Ok, I think I suck at describing the problem. We haven't even started dating yet, but probably will really soon. I don't wanna get into a really serious relationship and then have something happen because of this, and I can't really talk about issues like these at the moment for fairly obvious reasons. Any advice??

Gandalf
December 26th, 2011, 08:18 PM
An idea...
Just calmly explain that you may not have such a wide knowledge of your religion as those around you might, but show your interested in learning more.

Maybe you could even do some research online? Especially if there certain parts of your religion that you don't understand, but interest you

Just some ideas, hopefully they help.

polkagurl
December 27th, 2011, 03:29 AM
be open , thats the best i can give you.... imma strong catholic but just be open to other beliefs whether it being conservative or liberal.

kenoloor
December 28th, 2011, 01:28 AM
Ok, I think I suck at describing the problem. We haven't even started dating yet, but probably will really soon. I don't wanna get into a really serious relationship and then have something happen because of this, and I can't really talk about issues like these at the moment for fairly obvious reasons. Any advice??

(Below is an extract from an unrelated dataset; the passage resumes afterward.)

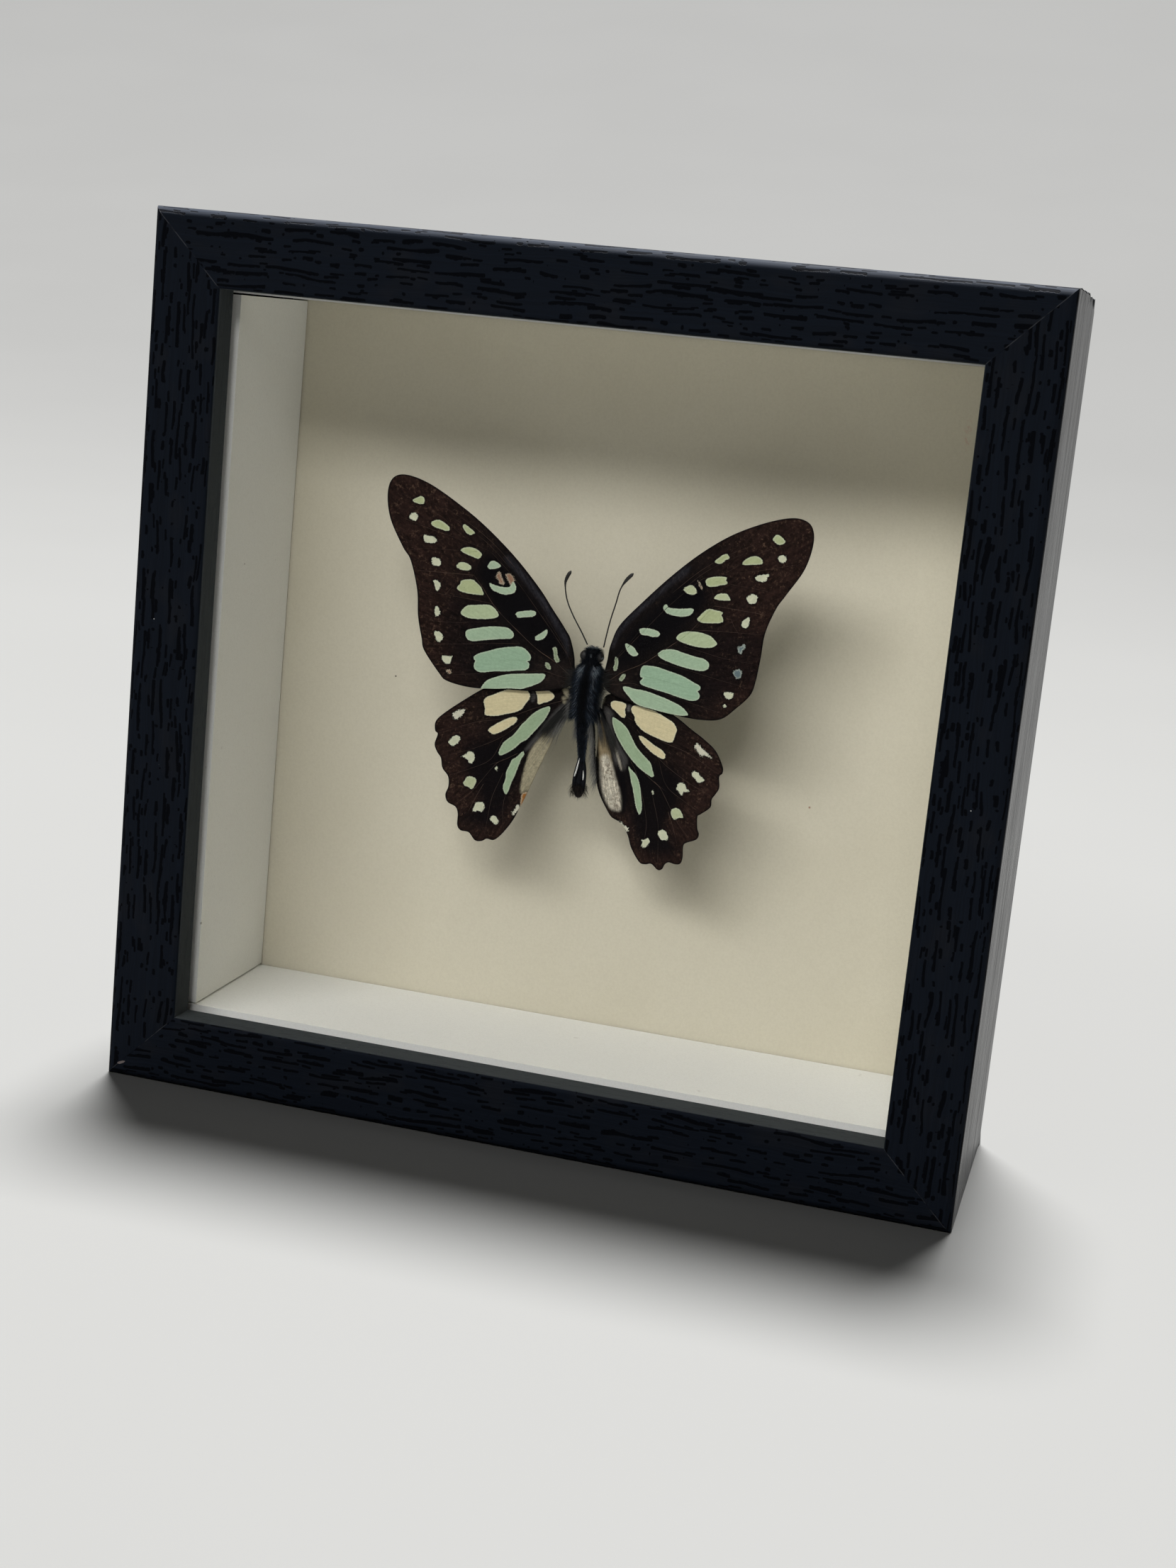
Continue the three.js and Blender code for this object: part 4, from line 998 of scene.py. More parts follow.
def smooth_line(points, steps, closed):
    """A smooth curve through points, with so many steps from one to the next."""
    points = np.array(points, float)
    if closed:
        before, start, end, after = (np.roll(points, shift, 0) for shift in (1, 0, -1, -2))
    else:
        padded = np.vstack([2 * points[0] - points[1], points, 2 * points[-1] - points[-2]])
        before, start, end, after = padded[:-3], padded[1:-2], padded[2:-1], padded[3:]
    t = (np.arange(steps) / steps)[None, :, None]
    before, start, end, after = (part[:, None, :] for part in (before, start, end, after))
    curve = 0.5 * (
        2 * start + (end - before) * t + (2 * before - 5 * start + 4 * end - after) * t**2
        + (3 * start - before - 3 * end + after) * t**3
    )
    curve = curve.reshape(-1, points.shape[1])
    return curve if closed else np.vstack([curve, points[-1]])


def nearest_on(points, loop):
    """The nearest place on a closed line to each point, and the distance to it."""
    start, run = loop, np.roll(loop, -1, 0) - loop
    span = np.maximum((run**2).sum(1), 1e-12)
    places, gaps = np.empty_like(points), np.empty(len(points))
    for first in range(0, len(points), 2000):
        some = points[first:first + 2000, None, :]
        t = np.clip((((some - start) * run).sum(2)) / span, 0, 1)
        candidates = start + t[..., None] * run
        distance = ((candidates - some) ** 2).sum(2)
        best = distance.argmin(1)
        rows = np.arange(len(best))
        places[first:first + 2000] = candidates[rows, best]
        gaps[first:first + 2000] = np.sqrt(distance[rows, best])
    return places, gaps


def is_inside(points, loop):
    """Which points a closed line goes round."""
    x, y = points[:, 0][:, None], points[:, 1][:, None]
    ax, ay = loop[:, 0], loop[:, 1]
    bx, by = np.roll(ax, -1), np.roll(ay, -1)
    rise = np.where(by == ay, 1e-9, by - ay)
    crosses = ((ay > y) != (by > y)) & (x < (bx - ax) * (y - ay) / rise + ax)
    return crosses.sum(1) % 2 == 1


def depth_outside(points, loop, reach):
    """How far each point lies outside a closed line, negative inside it, and reach if far off."""
    depth = np.full(len(points), float(reach))
    close = ((points > loop.min(0) - reach) & (points < loop.max(0) + reach)).all(1)
    if close.any():
        _, gaps = nearest_on(points[close], loop)
        depth[close] = np.where(is_inside(points[close], loop), -gaps, np.minimum(gaps, reach))
    return depth


def fade(value, low, high):
    """A smooth step: 0 at the low value and before it, 1 at the high value and past it."""
    t = np.clip((value - low) / (high - low), 0, 1)
    return t * t * (3 - 2 * t)


# ------------------------------------------------------------------ meshes


def set_attribute(mesh, name, kind, values):
    """A value for each vertex of a mesh."""
    fields = {"FLOAT": "value", "FLOAT_COLOR": "color"}
    values = np.asarray(values, np.float32)
    if kind == "FLOAT_COLOR":
        values = np.hstack([values, np.ones((len(values), 1), np.float32)])
    attribute = mesh.attributes.new(name, kind, "POINT")
    attribute.data.foreach_set(fields[kind], values.ravel())


def add_piece(mesh, name, materials, nodes=()):
    """Makes a finished mesh a piece of the object, in place of the named solids."""
    piece = bpy.data.objects.new(name, mesh)
    bpy.context.scene.collection.objects.link(piece)
    for material in materials:
        mesh.materials.append(material)
    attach(piece, "root")
    if nodes:
        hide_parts(*nodes)
    return piece


def to_mesh(bm, name, sharp=None):
    """Moves a front-view mesh into the frame's place and shades it smooth."""
    bmesh.ops.transform(bm, matrix=TO_WORLD, verts=bm.verts)
    mesh = bpy.data.meshes.new(name)
    bm.to_mesh(mesh)
    bm.free()
    mesh.shade_smooth()
    if sharp is not None:
        mesh.set_sharp_from_angle(angle=math.radians(sharp))
    return mesh


def only(kind, parts):
    """The parts of one kind, such as vertices, among those that an operator made."""
    return [part for part in parts if isinstance(part, kind)]


def add_tube(bm, course, radii, sides, flat=1.0, material=0):
    """A tapered tube with closed ends along a course of points. Returns its vertices."""
    course = np.asarray(course, float)
    tangents = np.gradient(course, axis=0)
    ring = bmesh.ops.create_circle(bm, cap_ends=False, segments=sides, radius=1)["verts"]
    made, rings = list(ring), [ring]
    edges = list({edge for vertex in ring for edge in vertex.link_edges})
    for _ in course[1:]:
        grown = bmesh.ops.extrude_edge_only(bm, edges=edges)["geom"]
        ring = only(bmesh.types.BMVert, grown)
        edges = only(bmesh.types.BMEdge, grown)
        edges = [edge for edge in edges if all(vertex in ring for vertex in edge.verts)]
        rings.append(ring)
        made += ring
    unit = [Vector((math.cos(a), math.sin(a), 0)) for a in np.arange(sides) * 2 * math.pi / sides]
    order = {vertex: index for index, vertex in enumerate(rings[0])}
    for vertex in rings[0]:
        order[vertex] = min(range(sides), key=lambda i: (unit[i] - vertex.co).length)
    for previous, ring in zip(rings, rings[1:]):
        for vertex in ring:
            below = [edge.other_vert(vertex) for edge in vertex.link_edges]
            order[vertex] = next(order[other] for other in below if other in previous)
    for centre, tangent, radius, ring in zip(course, tangents, radii, rings):
        turn = Vector(tangent).to_track_quat("Z", "Y")
        for vertex in ring:
            around = unit[order[vertex]] * float(radius)
            around.y *= flat
            vertex.co = Vector(centre) + turn @ around
    caps = [bmesh.ops.contextual_create(bm, geom=ring)["faces"] for ring in (rings[0], rings[-1])]
    faces = {face for vertex in made for face in vertex.link_faces}
    faces |= {face for cap in caps for face in cap}
    bmesh.ops.recalc_face_normals(bm, faces=list(faces))
    for face in faces:
        face.material_index = material
    return made


# ------------------------------------------------------------------ rails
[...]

Right...so talk to her before you get into a serious relationship.

letluvbleedred
December 28th, 2011, 02:36 AM
Definitly talk to her. Maybe she can help fill in some of the gaps of in the religion stuff u dont know. Private tutoring lol ;P

screamtobeheard
December 28th, 2011, 07:38 PM
At the risk of being repetitive:
You need to talk to her about it. Even if you've just started dating, it's important. If you want this relationship to go somewhere, you need to take every step possible ahead of time to make sure you don't run into any obstacles.

botwa
December 30th, 2011, 05:43 AM
I'm not sure but I think that it seems to be a great problem just now. When you know each other better you can tell her about your worries and I guess she'll understand.